**Problem description:** Print each line of the listing once more, precisely as given.

*-*-*

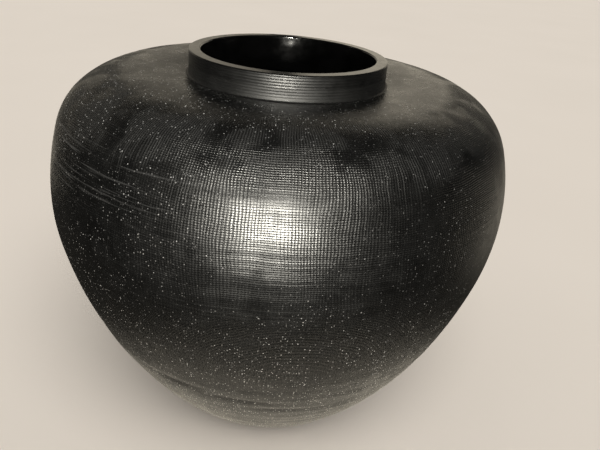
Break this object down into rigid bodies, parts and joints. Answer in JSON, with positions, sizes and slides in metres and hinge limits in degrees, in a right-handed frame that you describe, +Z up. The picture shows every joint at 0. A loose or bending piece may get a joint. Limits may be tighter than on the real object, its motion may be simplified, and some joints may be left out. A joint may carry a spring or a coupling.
{
  "type": "clay jar",
  "caption": "Wide-shouldered burnished black clay jar with a short ringed neck, a flat lip, a cross-hatched wall and a small flat foot.",
  "frame": {"origin": "centre of the flat foot, on the surface that the jar stands on", "axes": "+Z up along the jar's axis; the jar is turned about it, so X and Y are free"},
  "size_m": [0.2499, 0.25, 0.2158],
  "materials": {
    "hatched_clay": "smoke-fired black clay, burnished to a satin over a fine cross-hatch of comb lines, with pale mineral specks",
    "polished_clay": "smoke-fired black clay, wiped smooth and burnished"
  },
  "bodies": {
    "root": {"base_pad": "hatched_clay", "lower_course": "hatched_clay", "middle_course": "hatched_clay", "belly_course": "hatched_clay", "upper_course": "hatched_clay", "shoulder_course": "hatched_clay", "neck_collar": "hatched_clay", "lip_coil": "polished_clay"}
  },
  "joints": []
}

*-*-*

**The answer:**
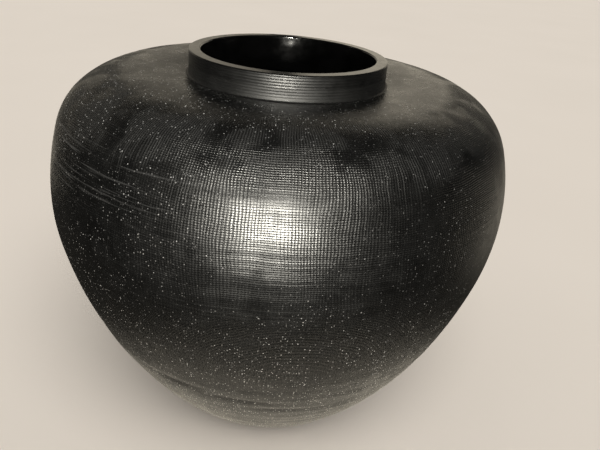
Break this object down into rigid bodies, parts and joints. Answer in JSON, with positions, sizes and slides in metres and hinge limits in degrees, in a right-handed frame that you describe, +Z up. The picture shows every joint at 0. A loose or bending piece may get a joint. Limits may be tighter than on the real object, its motion may be simplified, and some joints may be left out. A joint may carry a spring or a coupling.
{
  "type": "clay jar",
  "caption": "Wide-shouldered burnished black clay jar with a short ringed neck, a flat lip, a cross-hatched wall and a small flat foot.",
  "frame": {"origin": "centre of the flat foot, on the surface that the jar stands on", "axes": "+Z up along the jar's axis; the jar is turned about it, so X and Y are free"},
  "size_m": [0.2499, 0.25, 0.2158],
  "materials": {
    "hatched_clay": "smoke-fired black clay, burnished to a satin over a fine cross-hatch of comb lines, with pale mineral specks",
    "polished_clay": "smoke-fired black clay, wiped smooth and burnished"
  },
  "bodies": {
    "root": {"base_pad": "hatched_clay", "lower_course": "hatched_clay", "middle_course": "hatched_clay", "belly_course": "hatched_clay", "upper_course": "hatched_clay", "shoulder_course": "hatched_clay", "neck_collar": "hatched_clay", "lip_coil": "polished_clay"}
  },
  "joints": []
}